Secure payments. Most payment systems are required to store lots of information about you and your purchases, and they are usually required to provide payment or payer details when asked by law enforcement. Even if they aren’t required to provide detailed data to the police or governments, many payment databases are compromised each year by malicious hackers.

Most users wishing for greater payment anonymity on the internet are turning to online cryptocurrencies, such as bitcoin. Users must first buy bitcoins, usually via traditional online payment methods, and must go through bitcoin exchanges to get their bitcoin value back out into traditional currencies. Each exchange into and out of bitcoin typically takes a small payment fee.
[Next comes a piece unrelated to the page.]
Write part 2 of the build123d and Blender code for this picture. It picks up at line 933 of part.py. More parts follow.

Of course, the privacy and anonymity of virtual currencies comes with real risk. They are usually not considered legal currency and may not be provided the same protections under law as “real” currencies. They may also have incredible price volatility, with the value of your holdings potentially jumping or declining by huge margins in a single day. It’s also possible that a single crypto attack could result in permanent, unrecoverable loss. Hackers have been successful in stealing millions of dollars in bitcoins, and sometimes those thefts are not reimbursed by the compromised holders.

As for credit cards, you can buy and use temporary online (or physical) credit cards. Most credit card agencies offer temporary cards, often at slightly high fee rates, which can be used for a temporary set period of time or even one-time use. If a website gets compromised, exposing your temporary credit card, you won’t be at a loss because you’ll never use it again.
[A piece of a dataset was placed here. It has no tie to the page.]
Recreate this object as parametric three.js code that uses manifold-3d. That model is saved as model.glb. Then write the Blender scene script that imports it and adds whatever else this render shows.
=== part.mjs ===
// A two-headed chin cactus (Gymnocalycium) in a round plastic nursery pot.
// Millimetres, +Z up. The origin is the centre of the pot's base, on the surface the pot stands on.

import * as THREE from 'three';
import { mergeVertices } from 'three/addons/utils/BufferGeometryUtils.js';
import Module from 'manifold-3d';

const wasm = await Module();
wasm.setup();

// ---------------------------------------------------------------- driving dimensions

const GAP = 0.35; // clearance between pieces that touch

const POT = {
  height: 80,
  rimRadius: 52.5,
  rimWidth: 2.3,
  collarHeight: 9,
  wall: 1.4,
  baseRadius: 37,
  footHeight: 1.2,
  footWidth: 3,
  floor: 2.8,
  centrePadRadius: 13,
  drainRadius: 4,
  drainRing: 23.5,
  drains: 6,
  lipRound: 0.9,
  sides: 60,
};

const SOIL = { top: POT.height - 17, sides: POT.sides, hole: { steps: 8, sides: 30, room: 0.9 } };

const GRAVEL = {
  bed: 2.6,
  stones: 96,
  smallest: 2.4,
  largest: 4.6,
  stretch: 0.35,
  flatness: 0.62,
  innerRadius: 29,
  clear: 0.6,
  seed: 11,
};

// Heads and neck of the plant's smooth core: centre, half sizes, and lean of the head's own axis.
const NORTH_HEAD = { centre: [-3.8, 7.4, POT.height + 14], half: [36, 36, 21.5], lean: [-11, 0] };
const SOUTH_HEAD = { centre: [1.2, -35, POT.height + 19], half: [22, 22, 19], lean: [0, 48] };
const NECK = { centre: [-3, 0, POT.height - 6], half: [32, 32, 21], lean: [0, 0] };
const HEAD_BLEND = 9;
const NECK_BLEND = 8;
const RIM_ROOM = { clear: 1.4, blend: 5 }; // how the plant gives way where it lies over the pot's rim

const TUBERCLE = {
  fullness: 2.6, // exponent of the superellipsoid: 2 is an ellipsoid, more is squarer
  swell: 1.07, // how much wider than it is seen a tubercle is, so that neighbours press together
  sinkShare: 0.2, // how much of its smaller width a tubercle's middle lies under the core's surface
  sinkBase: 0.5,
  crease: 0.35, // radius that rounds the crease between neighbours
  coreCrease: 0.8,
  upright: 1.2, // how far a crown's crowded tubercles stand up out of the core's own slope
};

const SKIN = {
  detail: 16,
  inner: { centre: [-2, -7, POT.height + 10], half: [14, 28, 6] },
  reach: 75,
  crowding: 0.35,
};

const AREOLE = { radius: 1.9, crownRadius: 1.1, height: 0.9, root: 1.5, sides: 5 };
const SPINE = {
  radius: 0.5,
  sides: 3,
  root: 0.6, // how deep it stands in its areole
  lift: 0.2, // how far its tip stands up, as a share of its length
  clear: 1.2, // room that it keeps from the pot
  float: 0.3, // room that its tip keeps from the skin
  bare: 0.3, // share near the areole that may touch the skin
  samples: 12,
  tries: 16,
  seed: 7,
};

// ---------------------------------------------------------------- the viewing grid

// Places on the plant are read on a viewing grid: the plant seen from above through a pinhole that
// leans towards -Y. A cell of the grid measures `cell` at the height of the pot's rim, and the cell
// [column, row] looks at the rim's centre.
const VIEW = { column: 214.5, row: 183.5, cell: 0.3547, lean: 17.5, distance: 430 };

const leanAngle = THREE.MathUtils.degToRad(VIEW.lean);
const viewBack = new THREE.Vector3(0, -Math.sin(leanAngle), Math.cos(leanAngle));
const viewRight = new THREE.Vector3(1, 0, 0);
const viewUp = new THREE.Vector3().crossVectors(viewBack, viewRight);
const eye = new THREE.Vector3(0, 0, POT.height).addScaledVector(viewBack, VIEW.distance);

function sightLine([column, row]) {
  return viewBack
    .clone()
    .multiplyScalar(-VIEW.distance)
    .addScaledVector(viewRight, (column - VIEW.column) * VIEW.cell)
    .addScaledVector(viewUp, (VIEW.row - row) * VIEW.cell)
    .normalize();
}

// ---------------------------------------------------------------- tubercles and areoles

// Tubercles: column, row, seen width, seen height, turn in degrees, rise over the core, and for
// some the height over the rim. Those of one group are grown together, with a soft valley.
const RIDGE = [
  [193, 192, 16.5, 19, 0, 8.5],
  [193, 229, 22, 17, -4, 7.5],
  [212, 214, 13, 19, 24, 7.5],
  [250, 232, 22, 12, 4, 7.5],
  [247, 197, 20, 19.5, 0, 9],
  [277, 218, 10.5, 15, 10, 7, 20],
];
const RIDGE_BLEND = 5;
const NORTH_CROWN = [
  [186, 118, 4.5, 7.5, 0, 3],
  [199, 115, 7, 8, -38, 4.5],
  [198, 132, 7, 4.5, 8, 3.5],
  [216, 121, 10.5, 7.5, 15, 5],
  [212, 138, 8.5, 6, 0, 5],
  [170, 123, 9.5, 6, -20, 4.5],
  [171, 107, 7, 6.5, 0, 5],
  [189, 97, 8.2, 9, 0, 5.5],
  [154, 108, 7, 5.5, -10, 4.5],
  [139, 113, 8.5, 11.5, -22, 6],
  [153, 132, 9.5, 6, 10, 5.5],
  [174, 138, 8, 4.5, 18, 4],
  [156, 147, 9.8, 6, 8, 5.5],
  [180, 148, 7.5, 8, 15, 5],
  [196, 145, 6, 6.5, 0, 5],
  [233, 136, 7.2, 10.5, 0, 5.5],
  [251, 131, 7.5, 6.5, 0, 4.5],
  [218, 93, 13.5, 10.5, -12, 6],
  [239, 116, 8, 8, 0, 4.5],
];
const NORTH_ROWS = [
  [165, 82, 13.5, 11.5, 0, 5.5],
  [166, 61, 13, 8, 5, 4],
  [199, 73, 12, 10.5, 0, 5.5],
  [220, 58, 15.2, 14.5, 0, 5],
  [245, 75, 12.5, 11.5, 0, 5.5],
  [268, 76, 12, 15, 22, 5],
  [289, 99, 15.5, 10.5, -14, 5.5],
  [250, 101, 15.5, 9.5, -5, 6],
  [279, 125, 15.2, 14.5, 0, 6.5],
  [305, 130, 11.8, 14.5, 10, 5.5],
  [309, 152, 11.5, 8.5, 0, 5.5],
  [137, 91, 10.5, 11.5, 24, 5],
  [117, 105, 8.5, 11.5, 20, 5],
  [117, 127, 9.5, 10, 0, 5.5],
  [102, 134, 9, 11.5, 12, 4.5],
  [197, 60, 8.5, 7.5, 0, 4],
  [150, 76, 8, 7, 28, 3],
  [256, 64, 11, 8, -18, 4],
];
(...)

Secure file transfers. Probably the only class of applications that offer more alternatives than secure email is secure file transfer. Any program using SSH or SCP allows encrypted and secure file sharing, and there are dozens, if not hundreds, of commercial offerings.

Users who wish to securely share files while also preserving their anonymity have a myriad of choices. One of the most popular commercial services is BTGuard. It provides file anonymity services over the BitTorrent, a very popular peer-to-peer file sharing protocol.

Anything Phil Zimmerman creates. Phil Zimmermann, creator of Pretty Good Privacy (PGP), cares deeply about privacy. He was willing to risk being arrested, imprisoned, and even potentially faced the U.S. death penalty because he strongly believed that everyone on the planet deserved good privacy tools.

Every good and experienced computer security person I know and trust uses PGP. To work with PGP, each participant creates their own private/public key pair and shares their public key with other participants for securely sending files, emails, or other content.

Symantec bought and has supported PGP commercially since 2010, but dozens of open source versions are available and trusted, including OpenPGP. If you don’t have PGP, get it, install it, and use it.

Zimmermann, who was also behind Hushmail, is a co-founder of Silent Circle, which offers secure solutions for a range of technologies. It even offers the Blackphone, which was designed from the ground up to be the most secure, generally accessible cellphone ever. There have been some hacks of the Blackphone, but it still is the cellphone that prizes privacy and security above all other features -- at least as much as one can and still sell the product to the general population.

Whatever Phil Zimmermann creates or promotes can be assured to be well thought out, delivering privacy and security in spades.